The issue with bringing this template into the therapeutic space is that healing in psychotherapy really doesn’t seem to work this way. I don’t heal you—I don’t “do” anything to you. I might offer some strategies or reframes or coping skills, but if they work, it will be because YOU use them. (Don’t get me wrong, I am a big fan of coping skills, and have lots of skills to offer to clients!)
Sometimes these strategies can help (and especially, if we’re experiencing acute or heightened distress, this is where we start). But what I have seen over time is that true healing involves beginning to listen to ourselves. To our bodies, and to our hearts, and to follow our own inner wisdom towards peace and freedom. We are each our own most powerful healer.
My own experiences, first as a Vipassana meditator, and then as a non-dual practitioner, led me to practice psychotherapy from a mindfulness-based frame that is all about working with things as they are, and meeting the present moment with compassion. Over the years, my meditation practices led to a major shift within me.
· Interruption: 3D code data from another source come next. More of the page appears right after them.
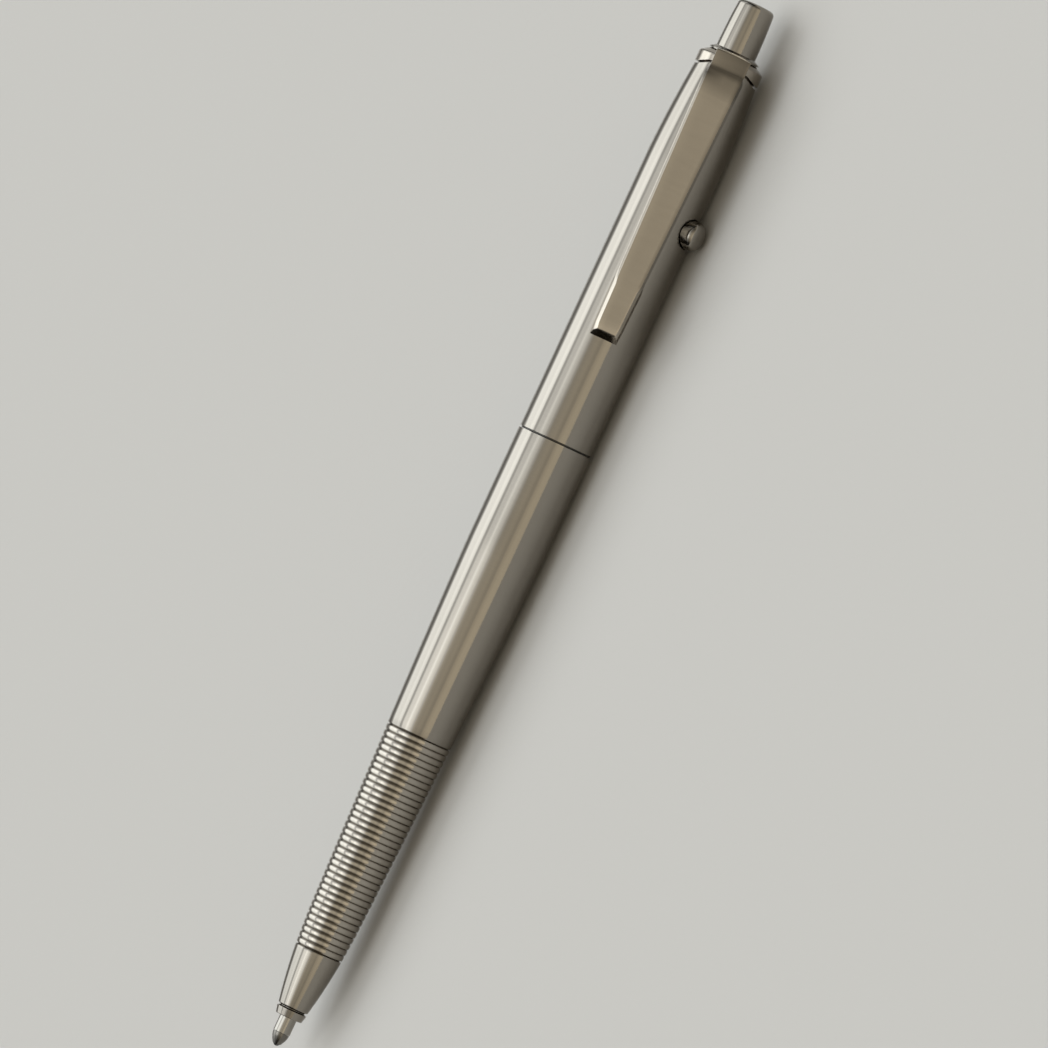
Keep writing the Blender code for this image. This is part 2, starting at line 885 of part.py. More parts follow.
def build_clip(parent, material):
    cup = clip_cup(parent)
    tongue = clip_tongue(parent)
    clip = add_object("clip", tongue.data.copy(), parent, material)
    cut(clip, cup, "UNION")
    bpy.data.objects.remove(tongue, do_unlink=True)


def resting_turn():
    """How far the button points away from straight down when barrel and button both touch the desk."""
    along = button_top - button_edge_radius
    across = button_radius - button_edge_radius
    reach = math.hypot(along, across)
    return math.atan2(across, along) + math.acos((barrel_radius - button_edge_radius) / reach)


def lay_on_desk(pen):
    """Turn the pen on to its side and set the middle of its underside on the origin."""
    lift = resting_turn() + button_turn - math.radians(90)
    right = Vector((0, -math.sin(lift), -math.cos(lift)))
    back = Vector((0, math.cos(lift), -math.sin(lift)))
    up = Vector((1, 0, 0))
    turn = Matrix((right, back, up)).transposed().to_4x4()
    pen.matrix_world = turn
    bpy.context.view_layer.update()
    depsgraph = bpy.context.evaluated_depsgraph_get()
    low = Vector((math.inf,) * 3)
    high = Vector((-math.inf,) * 3)
    for thing in bpy.data.objects:
        if thing.type == "EMPTY" or thing.hide_render:
            continue
        evaluated = thing.evaluated_get(depsgraph)
        mesh = evaluated.to_mesh()
        for vertex in mesh.vertices:
            place = evaluated.matrix_world @ vertex.co
            low = Vector(map(min, low, place))
            high = Vector(map(max, high, place))
        evaluated.to_mesh_clear()
    shift = Vector((-(low.x + high.x) / 2, -(low.y + high.y) / 2, -low.z))
    pen.matrix_world = Matrix.Translation(shift) @ turn
    size = (high - low) * 1000
    print(f"size {size.x:.3f} x {size.y:.3f} x {size.z:.3f} mm")
    print(f"clip faces {math.degrees(lift):.3f} degrees above level")
    for label, height in (("ball", ball_radius), ("plunger top", plunger_top), ("button", button_height)):
        place = pen.matrix_world @ Vector((0, 0, height))
        print(f"axis at the {label}: {place.x:.6f} {place.y:.6f} {place.z:.6f}")
    inward = turn @ Vector((-math.sin(button_turn), math.cos(button_turn), 0))
    print(f"button slides in along {inward.x:.6f} {inward.y:.6f} {inward.z:.6f}")


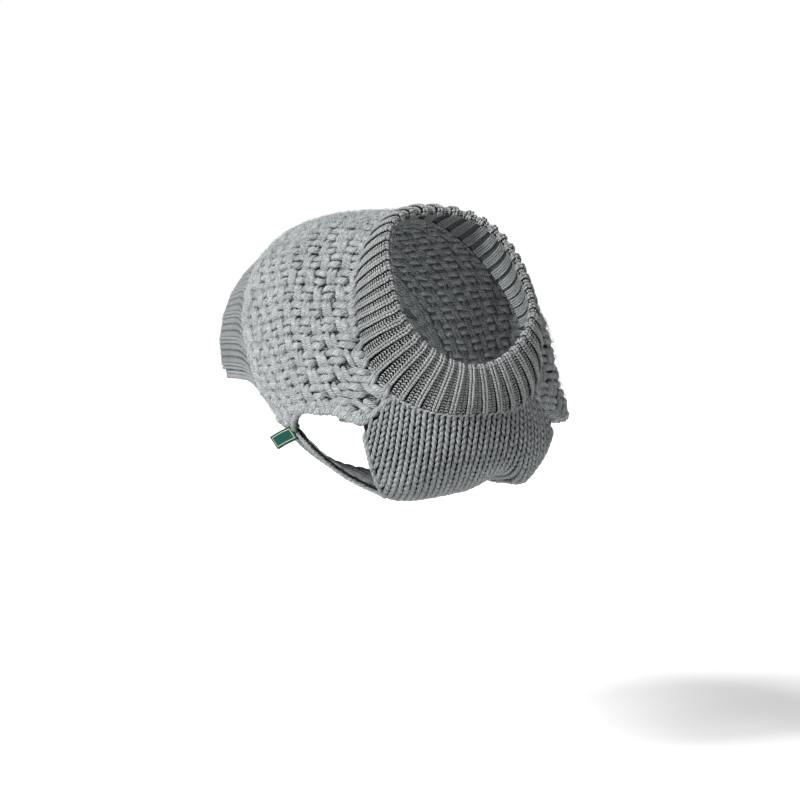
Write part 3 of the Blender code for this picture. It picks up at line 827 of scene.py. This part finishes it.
# %% A row of overlapping legs
def plait(name, line, outs, step, reach, slant, radius, lift, yarn, flat=0.85):
    """Legs along a line of points, reach mm long and step mm apart, each slanting slant mm."""
    far = np.concatenate([[0.0], np.cumsum(np.linalg.norm(np.diff(line, axis=0), axis=1))])
    starts = np.arange(0.0, far[-1] - 0.45 * reach, step)
    t = np.linspace(0.0, 1.0, 7)
    where = np.clip(starts[:, None] + reach * t[None], 0.0, far[-1])
    centres = np.stack([np.interp(where, far, line[:, axis]) for axis in range(3)], axis=-1)
    ups = unit(np.stack([np.interp(where, far, outs[:, axis]) for axis in range(3)], axis=-1))
    inward = unit(np.cross(ups, unit(np.gradient(centres, axis=1) + 1e-6)))
    shape = np.sin(np.pi * np.clip(t, 0.04, 0.96))[None] ** 0.6
    count = len(starts)
    rise = 0.75 * (shape - 1.0) + 0.35 * (t[None] - 0.5)
    height = lift + radius * rise + jitter(count, 0.08 * radius)[:, None]
    centres = centres + ups * height[..., None]
    aside = slant * (t[None] - 0.5) + jitter(count, 0.10 * radius)[:, None]
    centres = centres + inward * aside[..., None]
    wide = radius * (0.5 + 0.5 * shape) * (1.0 + jitter(count, 0.07)[:, None])
    return lay_strands(name, centres, ups, wide, flat * wide, 6, yarn)


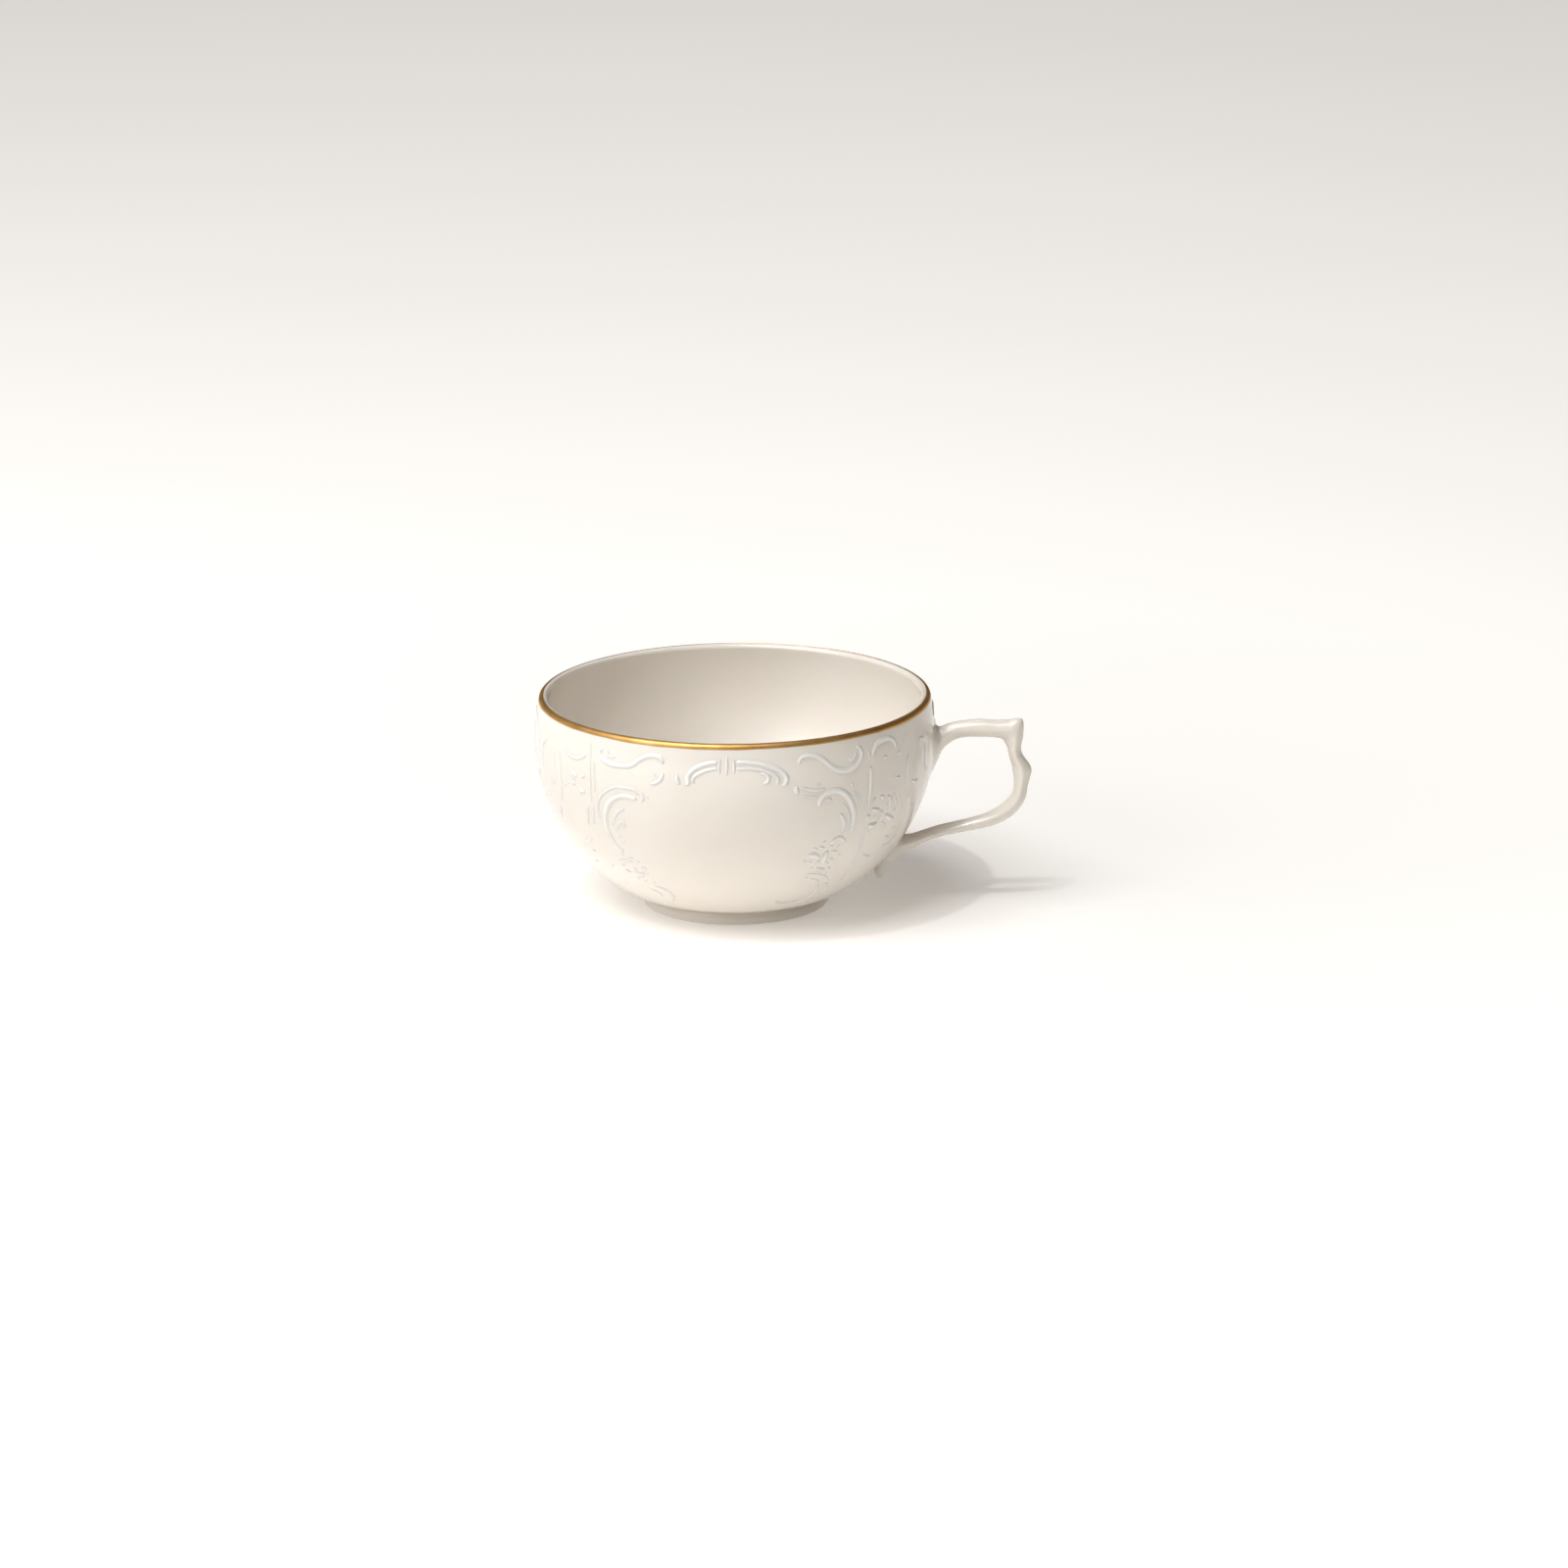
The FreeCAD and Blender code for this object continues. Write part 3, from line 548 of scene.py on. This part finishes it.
FLOWERS = [
    (0.72, [(22.8, 32.6), (25.0, 32.2), (27.2, 30.9)]),
    (0.74, [(29.5, 33.2), (29.1, 30.8), (28.7, 28.4)]),
    (0.60, [(27.3, 27.3), (28.8, 26.4), (30.8, 26.1)]),
    (0.52, [(25.8, 34.9), (28.2, 34.1)]),
    (0.50, [(30.8, 32.7), (33.2, 32.2)]),
    (0.50, [(26.2, 28.6), (27.6, 30.0)]),
    (0.72, [(28.1, 32.2), (28.5, 31.4)]),
    (0.46, [(24.2, 34.9), (25.8, 33.7)]),
    (0.46, [(31.4, 30.4), (33.0, 29.0)]),
    (0.44, [(21.6, 31.0), (22.8, 30.1)]),
    (0.42, [(23.6, 30.4), (24.8, 29.6)]),
    (0.40, [(24.8, 27.3), (26.0, 27.9)]),
    (0.44, [(30.2, 29.4), (31.4, 28.0)]),
    (0.42, [(32.2, 34.4), (33.8, 34.0)]),
    (0.40, [(26.8, 36.0), (28.0, 36.6)]),
    (0.44, [(25.2, 31.0), (26.4, 31.5)]),
    (0.40, [(29.8, 34.7), (31.2, 34.3)]),
    (0.40, [(31.8, 27.0), (33.2, 26.0)]),
    (0.38, [(28.2, 24.5), (29.4, 25.4)]),
    (0.38, [(31.6, 23.6), (32.6, 24.8)]),
    (0.38, [(33.8, 31.4), (35.2, 30.4)]),
    (0.36, [(24.6, 24.2), (25.6, 23.2)]),
    (0.36, [(30.0, 21.2), (31.4, 20.4)]),
    (0.40, [(49.0, 44.2), (49.8, 42.8)]),
    (0.38, [(53.2, 41.4), (54.6, 40.4)]),
    (0.38, [(45.6, 37.4), (47.0, 36.6)]),
    (0.36, [(43.6, 36.8), (44.6, 35.8)]),
    (0.42, [(-35.0, 26.0), (-36.6, 26.6)]),
    (0.40, [(-32.4, 29.0), (-34.0, 29.6)]),
    (0.40, [(-39.8, 26.2), (-41.4, 26.6)]),
    (0.40, [(-31.0, 25.0), (-32.2, 24.4)]),
    (0.38, [(-37.8, 30.4), (-39.0, 31.4)]),
    (0.38, [(-33.8, 21.6), (-35.0, 20.8)]),
    (0.38, [(-30.0, 21.4), (-31.2, 20.6)]),
    (0.82, [(42.3, 42.2), (42.1, 40.2)]),
    (0.60, [(42.9, 44.8), (44.1, 46.6)]),
    (0.54, [(46.0, 46.8), (48.0, 45.2)]),
    (0.50, [(43.0, 43.6), (45.0, 42.8), (47.0, 42.5)]),
    (0.50, [(47.5, 42.4), (48.0, 40.8), (46.9, 39.3)]),
    (0.74, [(43.1, 38.9), (44.9, 38.1), (46.7, 38.8)]),
    (0.54, [(44.6, 41.3), (45.2, 40.7)]),
    (0.56, [(49.5, 46.2), (51.0, 43.6), (51.4, 40.4)]),
    (0.46, [(52.1, 46.2), (53.4, 43.7), (55.0, 41.6)]),
    (0.56, [(49.8, 40.5), (52.3, 39.0), (54.9, 38.0)]),
    (0.36, [(48.8, 38.6), (51.8, 36.8)]),
    (0.80, [(-30.9, 27.2), (-33.1, 26.6)]),
    (0.70, [(-37.2, 24.8), (-35.0, 23.9), (-32.8, 24.8)]),
    (0.60, [(-41.0, 24.7), (-38.6, 24.2)]),
    (0.44, [(-42.4, 27.5), (-39.0, 28.5), (-35.4, 28.7)]),
    (0.50, [(-34.6, 30.2), (-37.0, 29.8)]),
    (0.46, [(-36.2, 22.6), (-38.0, 21.2)]),
    (0.62, [(-54.2, 51.6), (-52.8, 52.2), (-51.2, 51.2)]),
    (0.60, [(-54.0, 50.0), (-52.4, 48.9)]),
    (0.60, [(-49.6, 52.0), (-47.6, 52.4)]),
    (0.60, [(-56.8, 49.0), (-55.0, 49.4)]),
    (0.62, [(-50.6, 46.9), (-49.4, 48.2), (-48.0, 47.8)]),
    (0.50, [(-58.6, 47.4), (-56.8, 48.4)]),
    (0.50, [(-52.8, 50.6), (-51.8, 50.2)]),
]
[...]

After moving to Alaska, my awareness and perceptive abilities increased, and I opened to and undertook training in Core Shamanism from the Foundation for Shamanic Studies. I do not consider myself a shaman (and in fact my training teaches that shamans do not call themselves shamans; instead, the people who seek them out bestow this label upon them by acknowledging their healing skills). As a white person living in Southeast Alaska, cognizant of the tremendous amounts of cultural trauma experienced here by Alaskan Native people, I also am mindfully aware that contemporary shamanic practice cannot be separated from its lineage and context with indigenous peoples all over the globe. I chose to do my training at the Foundation for Shamanic Studies because it honors the cultures and communities where shamanism has been practiced for thousands of years, teaching “core shamanism”, a system based upon the underlying universal, near-universal, and common features of shamanism rather than upon culture-specific variations and elaborations. FSS also supports protecting and reviving, if invited, indigenous practice in places where shamanic knowledge has been lost or threatened, often because of religious oppression and colonization.
In addition to shamanic training, I have also been practicing energy work for the last 4 years, and am a Reiki master. While I save the explicit use of these skills for sessions in my alternative practice, in which I do not accept insurance, I think it’s important to own that I bring all of myself into the therapy relationship, as I find this is the only way where you as a client can bring all of yourself. In Polyvagal theory, Interpersonal Neurobiology, Internal Family Systems, Hakomi, Somatic, and Energy Psychotherapy I have found integrative modalities that allow me to help you release trauma from your body and understand how to work with your own system.